Byte/     0       |       1       |       2       |       3       |
     /              |               |               |               |
    |0 1 2 3 4 5 6 7|0 1 2 3 4 5 6 7|0 1 2 3 4 5 6 7|0 1 2 3 4 5 6 7|
    +---------------+---------------+---------------+---------------+
   0| 0x81          | 0x92          | 0x00          | 0x00          |
    +---------------+---------------+---------------+---------------+
   4| 0x00          | 0x00          | 0x00          | 0x00          |
    +---------------+---------------+---------------+---------------+
   8| 0x00          | 0x00          | 0x00          | 0x26          |
    +---------------+---------------+---------------+---------------+
  12| 0xde          | 0xad          | 0xbe          | 0xef          |
    +---------------+---------------+---------------+---------------+
  16| 0x00          | 0x00          | 0x03          | 0xe8          |
    +---------------+---------------+---------------+---------------+
  20| 0x00          | 0x00          | 0x00          | 0x64          |
    +---------------+---------------+---------------+---------------+
  24| 0x00          | 0x04          | 0x00          | 0x05          |
    +---------------+---------------+---------------+---------------+
  28| 0x68 ('h')    | 0x65 ('e')    | 0x6c ('l')    | 0x6c ('l')    |
    +---------------+---------------+---------------+---------------+
  32| 0x6f ('o')    | 0x01          | 0x00          | 0x00          |
    +---------------+---------------+---------------+---------------+
  36| 0x00          | 0x00          | 0x00          | 0x00          |
    +---------------+---------------+---------------+---------------+
  40| 0x00          | 0x0a          | 0x00          | 0x05          |
    +---------------+---------------+---------------+---------------+
  44| 0x00          | 0x05          | 0x77 ('w')    | 0x6f ('o')    |
    +---------------+---------------+---------------+---------------+
  48| 0x72 ('r')    | 0x6c ('l')    | 0x64 ('d')    | 0x00          |
    +---------------+---------------+---------------+---------------+
  52| 0xde          | 0xad          | 0xbe          | 0xef          |
    +---------------+---------------+---------------+---------------+
  56| 0xde          | 0xad          | 0xca          | 0xfe          |
    +---------------+---------------+---------------+---------------+
observe response
Field        (offset) (value)
Magic        (0)    : 0x81
Opcode       (1)    : 0x92
Key length   (2,3)  : 0x0000
Extra length (4)    : 0x00
Data type    (5)    : 0x00
Status       (6,7)  : 0x0000
Total body   (8-11) : 0x00000026
Opaque       (12-15): 0xdeadbeef
Persist Stat (16-19): 0x000003e8 (msec time)
Repl Stat    (20-23): 0x00000064 (msec time)
Key #0
    vbucket  (24-25): 0x0004
    keylen   (26-27): 0x0005
             (28-32): "hello"
    keystate (33)   : 0x01 (persisted)
    cas      (34-41): 000000000000000a
Key #1
    vbucket  (42-43): 0x0005
    keylen   (44-45): 0x0005
             (46-50): "world"
    keystate (51)   : 0x00 (not persisted)
    cas      (52-59): deadbeefdeadcafe

In the Couchbase Server response, keystate will indicate whether a key is persisted or not.
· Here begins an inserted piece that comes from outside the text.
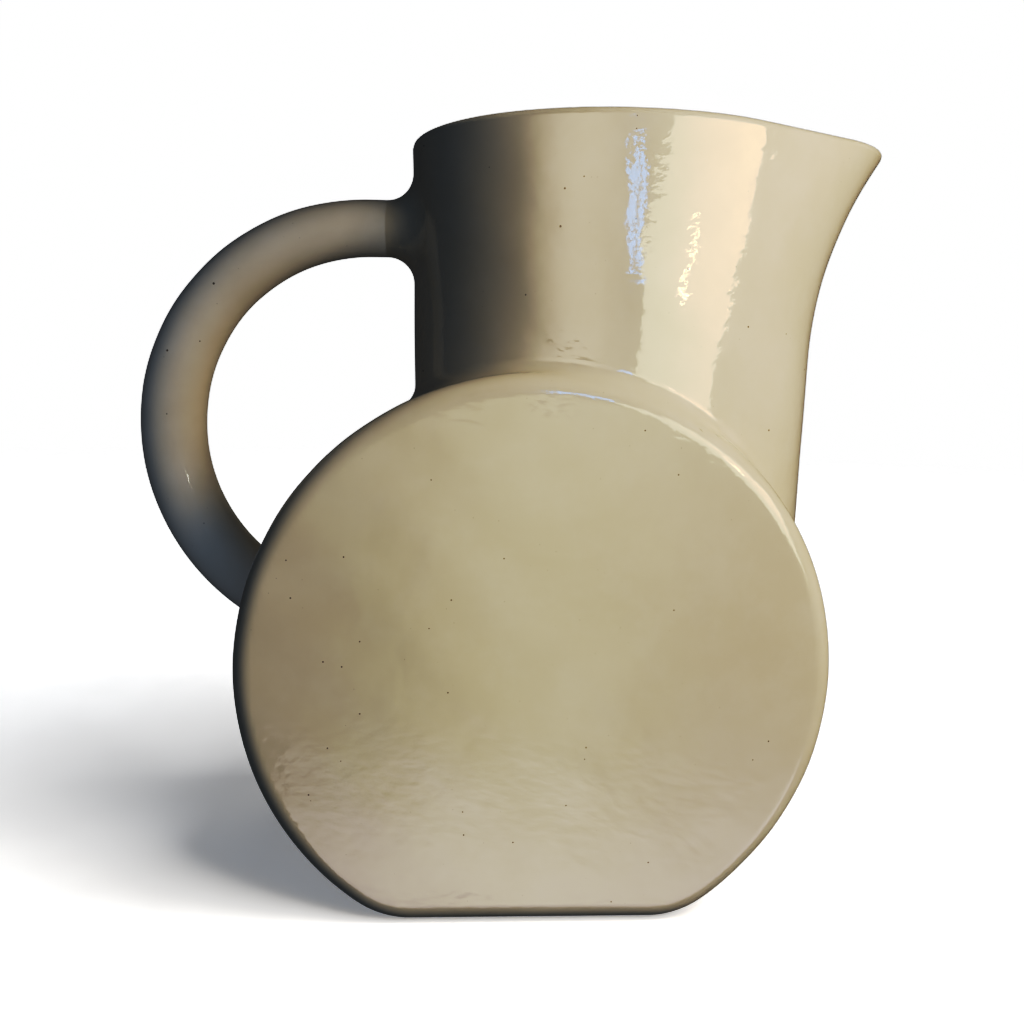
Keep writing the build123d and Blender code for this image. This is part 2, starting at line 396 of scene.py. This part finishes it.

The following are possible values for keystate :

  • 0x00 : Found, not persisted. Indicates key is in RAM, but not persisted to disk.

  • 0x01 : Found, persisted. Indicates key is found in RAM, and is persisted to disk

  • 0x80 : Not found. Indicates the key is persisted, but not found in RAM. In this case, a key is not available in any view/index. Couchbase Server will return this keystate for any item that is not stored in the server. It indicates you will not expect to have the item in a view/index.

  • 0x81 : Logically deleted. Indicates an item is in RAM, but is not yet deleted from disk.

It is important that you understand the difference between ‘not found’ and ‘logically deleted.’ The context in which your SDK receives this message is important. If an SDK performs a write for a key and the key is not found, then the responses ‘not found’ and ‘logically deleted’ indicate the same state of a key. After an SDK performs a document write, the first thing the SDK needs to determine is whether or not the item has been stored on the right node; in this scenario, the ‘not found’ and ‘logically deleted’ response both mean that the item is not yet stored on the appropriate node.

If the SDK performs a delete on a key, then the observe responses ‘not found’ and ‘logically deleted’ have two different meanings about a key. If Couchbase Server returns ‘not found’ for a delete operation, this means that the delete has been persisted on that node. If you receive a ‘logically deleted’ response then it means that the item has been removed from Couchbase Server RAM but the item is not yet deleted from disk.

As a final note, should you choose to provide an observe-function as an asynchronous method, you need to provide an ‘observe-set’ as part of your SDK. An observe-set is a table that stores all the ongoing observe requests sent from the SDK. When Couchbase Server fulfills an observe request by providing all required status updates for a key, your SDK should remove an observe request from the observe-set. In the SDK you should naturally also provide a function that retrieves any asynchronous observe results that are received from Couchbase Server and stored in SDK run time memory.